Here are some records. Copy each one exactly.
··········
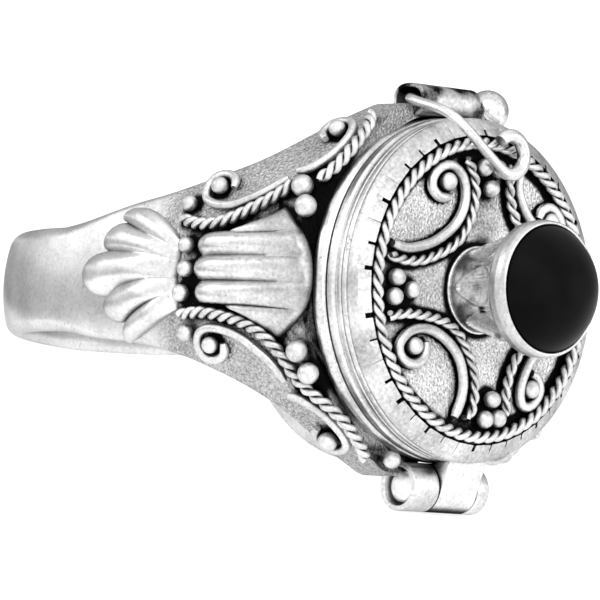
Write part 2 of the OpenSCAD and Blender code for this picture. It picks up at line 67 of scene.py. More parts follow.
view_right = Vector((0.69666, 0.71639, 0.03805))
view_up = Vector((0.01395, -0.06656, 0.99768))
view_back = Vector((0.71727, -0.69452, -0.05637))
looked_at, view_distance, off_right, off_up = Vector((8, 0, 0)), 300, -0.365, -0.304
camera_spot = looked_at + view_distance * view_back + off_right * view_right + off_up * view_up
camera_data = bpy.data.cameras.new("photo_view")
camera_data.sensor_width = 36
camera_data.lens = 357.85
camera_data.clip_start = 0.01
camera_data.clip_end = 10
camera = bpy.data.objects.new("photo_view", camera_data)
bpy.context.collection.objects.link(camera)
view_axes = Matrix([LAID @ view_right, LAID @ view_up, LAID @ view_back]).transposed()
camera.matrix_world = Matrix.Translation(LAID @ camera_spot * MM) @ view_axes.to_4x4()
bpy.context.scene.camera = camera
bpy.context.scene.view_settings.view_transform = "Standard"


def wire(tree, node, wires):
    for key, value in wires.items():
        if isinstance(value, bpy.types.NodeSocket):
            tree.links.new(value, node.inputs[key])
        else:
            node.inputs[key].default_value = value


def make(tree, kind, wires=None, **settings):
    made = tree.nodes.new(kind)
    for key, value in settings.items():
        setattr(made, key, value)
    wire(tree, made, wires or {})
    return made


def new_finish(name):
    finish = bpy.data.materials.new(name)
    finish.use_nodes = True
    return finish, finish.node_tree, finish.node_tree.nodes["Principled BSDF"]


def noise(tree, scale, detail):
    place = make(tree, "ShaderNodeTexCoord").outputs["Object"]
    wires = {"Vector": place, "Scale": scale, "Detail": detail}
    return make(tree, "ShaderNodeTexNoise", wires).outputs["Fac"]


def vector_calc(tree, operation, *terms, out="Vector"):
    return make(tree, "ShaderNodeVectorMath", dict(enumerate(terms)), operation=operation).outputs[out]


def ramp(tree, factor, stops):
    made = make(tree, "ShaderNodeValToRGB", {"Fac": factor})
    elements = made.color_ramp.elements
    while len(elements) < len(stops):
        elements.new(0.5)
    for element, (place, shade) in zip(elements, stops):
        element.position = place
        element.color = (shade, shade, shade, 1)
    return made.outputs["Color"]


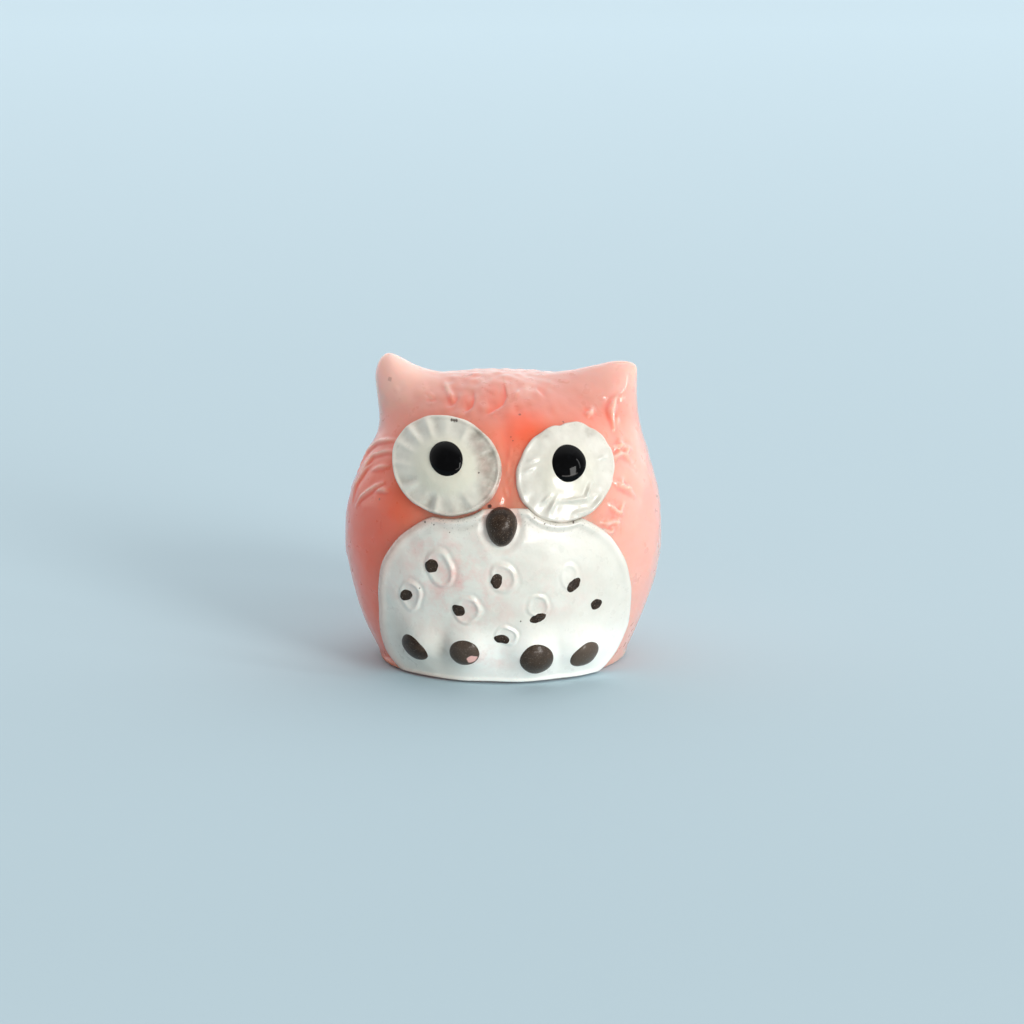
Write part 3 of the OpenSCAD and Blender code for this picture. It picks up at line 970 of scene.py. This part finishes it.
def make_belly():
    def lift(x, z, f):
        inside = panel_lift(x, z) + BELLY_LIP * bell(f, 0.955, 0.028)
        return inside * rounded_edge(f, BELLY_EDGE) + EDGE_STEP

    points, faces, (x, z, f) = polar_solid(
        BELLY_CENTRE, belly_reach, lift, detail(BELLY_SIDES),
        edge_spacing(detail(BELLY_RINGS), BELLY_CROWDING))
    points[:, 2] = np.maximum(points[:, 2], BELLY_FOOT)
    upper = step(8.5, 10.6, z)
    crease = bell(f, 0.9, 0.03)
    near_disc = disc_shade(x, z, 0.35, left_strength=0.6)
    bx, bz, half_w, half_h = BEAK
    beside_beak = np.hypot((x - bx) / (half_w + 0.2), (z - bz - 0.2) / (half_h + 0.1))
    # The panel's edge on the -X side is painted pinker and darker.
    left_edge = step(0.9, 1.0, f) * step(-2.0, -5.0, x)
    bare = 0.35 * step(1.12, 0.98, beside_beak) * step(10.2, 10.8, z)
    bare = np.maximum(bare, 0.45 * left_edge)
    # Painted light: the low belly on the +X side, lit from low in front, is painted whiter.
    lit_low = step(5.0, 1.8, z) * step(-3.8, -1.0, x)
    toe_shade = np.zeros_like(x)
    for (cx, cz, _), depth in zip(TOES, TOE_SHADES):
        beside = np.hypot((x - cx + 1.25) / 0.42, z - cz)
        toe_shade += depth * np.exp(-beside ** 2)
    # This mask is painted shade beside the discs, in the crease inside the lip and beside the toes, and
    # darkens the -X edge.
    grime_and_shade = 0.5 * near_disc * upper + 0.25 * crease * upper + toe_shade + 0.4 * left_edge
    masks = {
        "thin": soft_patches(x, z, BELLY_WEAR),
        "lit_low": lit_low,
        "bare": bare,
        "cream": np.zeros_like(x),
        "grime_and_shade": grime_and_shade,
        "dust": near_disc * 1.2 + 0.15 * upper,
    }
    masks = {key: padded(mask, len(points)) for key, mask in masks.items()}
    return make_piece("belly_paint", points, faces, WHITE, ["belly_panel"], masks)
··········
* _RESULT_:
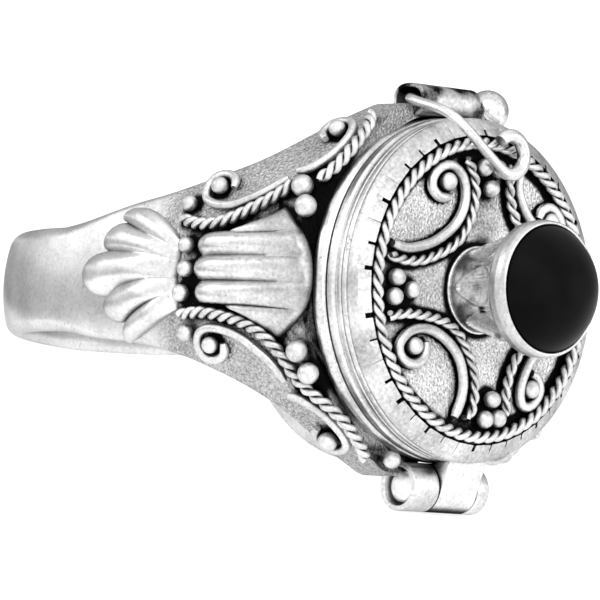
Write part 2 of the OpenSCAD and Blender code for this picture. It picks up at line 67 of scene.py. More parts follow.
view_right = Vector((0.69666, 0.71639, 0.03805))
view_up = Vector((0.01395, -0.06656, 0.99768))
view_back = Vector((0.71727, -0.69452, -0.05637))
looked_at, view_distance, off_right, off_up = Vector((8, 0, 0)), 300, -0.365, -0.304
camera_spot = looked_at + view_distance * view_back + off_right * view_right + off_up * view_up
camera_data = bpy.data.cameras.new("photo_view")
camera_data.sensor_width = 36
camera_data.lens = 357.85
camera_data.clip_start = 0.01
camera_data.clip_end = 10
camera = bpy.data.objects.new("photo_view", camera_data)
bpy.context.collection.objects.link(camera)
view_axes = Matrix([LAID @ view_right, LAID @ view_up, LAID @ view_back]).transposed()
camera.matrix_world = Matrix.Translation(LAID @ camera_spot * MM) @ view_axes.to_4x4()
bpy.context.scene.camera = camera
bpy.context.scene.view_settings.view_transform = "Standard"


def wire(tree, node, wires):
    for key, value in wires.items():
        if isinstance(value, bpy.types.NodeSocket):
            tree.links.new(value, node.inputs[key])
        else:
            node.inputs[key].default_value = value


def make(tree, kind, wires=None, **settings):
    made = tree.nodes.new(kind)
    for key, value in settings.items():
        setattr(made, key, value)
    wire(tree, made, wires or {})
    return made


def new_finish(name):
    finish = bpy.data.materials.new(name)
    finish.use_nodes = True
    return finish, finish.node_tree, finish.node_tree.nodes["Principled BSDF"]


def noise(tree, scale, detail):
    place = make(tree, "ShaderNodeTexCoord").outputs["Object"]
    wires = {"Vector": place, "Scale": scale, "Detail": detail}
    return make(tree, "ShaderNodeTexNoise", wires).outputs["Fac"]


def vector_calc(tree, operation, *terms, out="Vector"):
    return make(tree, "ShaderNodeVectorMath", dict(enumerate(terms)), operation=operation).outputs[out]


def ramp(tree, factor, stops):
    made = make(tree, "ShaderNodeValToRGB", {"Fac": factor})
    elements = made.color_ramp.elements
    while len(elements) < len(stops):
        elements.new(0.5)
    for element, (place, shade) in zip(elements, stops):
        element.position = place
        element.color = (shade, shade, shade, 1)
    return made.outputs["Color"]


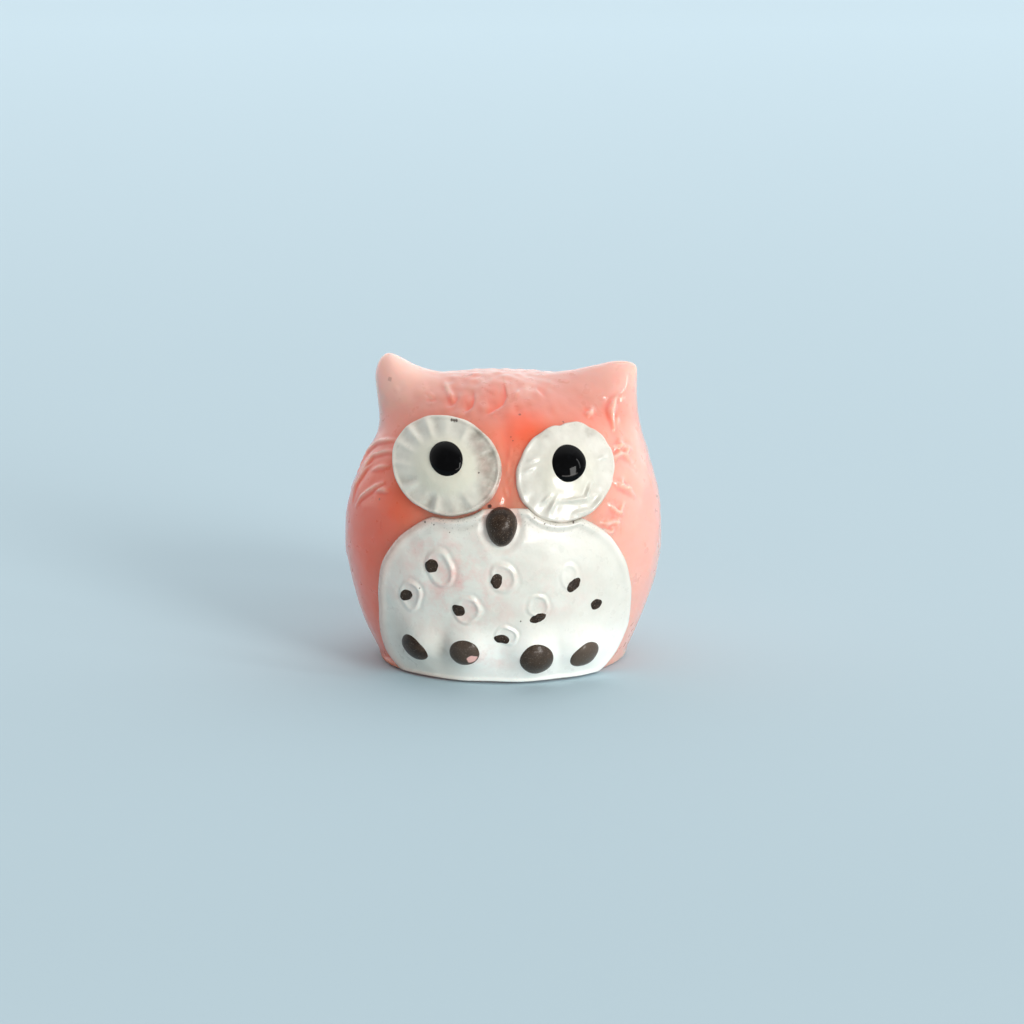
Write part 3 of the OpenSCAD and Blender code for this picture. It picks up at line 970 of scene.py. This part finishes it.
def make_belly():
    def lift(x, z, f):
        inside = panel_lift(x, z) + BELLY_LIP * bell(f, 0.955, 0.028)
        return inside * rounded_edge(f, BELLY_EDGE) + EDGE_STEP

    points, faces, (x, z, f) = polar_solid(
        BELLY_CENTRE, belly_reach, lift, detail(BELLY_SIDES),
        edge_spacing(detail(BELLY_RINGS), BELLY_CROWDING))
    points[:, 2] = np.maximum(points[:, 2], BELLY_FOOT)
    upper = step(8.5, 10.6, z)
    crease = bell(f, 0.9, 0.03)
    near_disc = disc_shade(x, z, 0.35, left_strength=0.6)
    bx, bz, half_w, half_h = BEAK
    beside_beak = np.hypot((x - bx) / (half_w + 0.2), (z - bz - 0.2) / (half_h + 0.1))
    # The panel's edge on the -X side is painted pinker and darker.
    left_edge = step(0.9, 1.0, f) * step(-2.0, -5.0, x)
    bare = 0.35 * step(1.12, 0.98, beside_beak) * step(10.2, 10.8, z)
    bare = np.maximum(bare, 0.45 * left_edge)
    # Painted light: the low belly on the +X side, lit from low in front, is painted whiter.
    lit_low = step(5.0, 1.8, z) * step(-3.8, -1.0, x)
    toe_shade = np.zeros_like(x)
    for (cx, cz, _), depth in zip(TOES, TOE_SHADES):
        beside = np.hypot((x - cx + 1.25) / 0.42, z - cz)
        toe_shade += depth * np.exp(-beside ** 2)
    # This mask is painted shade beside the discs, in the crease inside the lip and beside the toes, and
    # darkens the -X edge.
    grime_and_shade = 0.5 * near_disc * upper + 0.25 * crease * upper + toe_shade + 0.4 * left_edge
    masks = {
        "thin": soft_patches(x, z, BELLY_WEAR),
        "lit_low": lit_low,
        "bare": bare,
        "cream": np.zeros_like(x),
        "grime_and_shade": grime_and_shade,
        "dust": near_disc * 1.2 + 0.15 * upper,
    }
    masks = {key: padded(mask, len(points)) for key, mask in masks.items()}
    return make_piece("belly_paint", points, faces, WHITE, ["belly_panel"], masks)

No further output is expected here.